The model does not execute tools directly. It only selects and formats the call. Reliability depends on structured output, since tool calls must be valid and machine-readable. This pattern enables integration with external systems such as search, databases, or IoT devices without changing the model itself.
Agent loops
Agent loops extend tool use into repeated cycles. The model is run in a loop where it interprets a goal, selects an action, observes the result, and continues or stops based on the updated state. This allows a model to perform multi-step tasks rather than single responses. The main complexity is not the loop itself but control logic, including termination conditions, error handling, and preventing repetitive / divergent behaviour.
Fine-tuning
Most of the earlier approaches keep the base model unchanged and work around it. Fine-tuning changes the model itself, as a pretrained model is trained further on additional data so that its weights shift toward a specific domain, style, or output format.

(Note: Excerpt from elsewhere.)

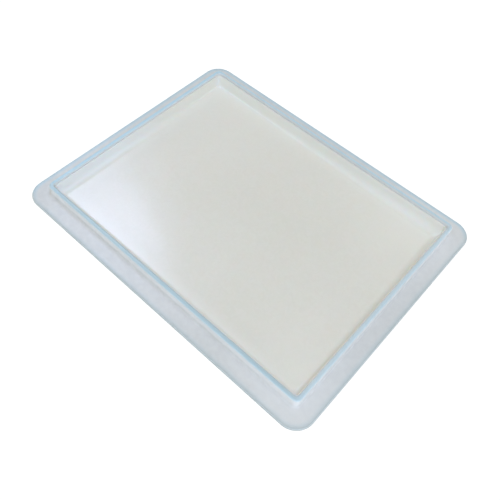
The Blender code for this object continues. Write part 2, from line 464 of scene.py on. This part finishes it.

Full fine-tuning is extremely resource intensive, so local setups use alternative methods like LoRA or QLoRA. These approaches keep the original weights frozen and train smaller adapter layers instead. This reduces memory and compute requirements enough to make training feasible on consumer GPUs.
Fine-tuning is mainly useful for controlling the overall behaviour and output structure. It is effective for consistent formatting, tone, or task-specific patterns. It is not well suited for injecting factual knowledge, though. The learned information is fixed at training time, and updating it requires additional training. This separates it from RAG, since RAG is used when information needs to be current or changeable, since it retrieves data at inference time. Fine-tuning is used when the goal is stable behaviour rather than external knowledge.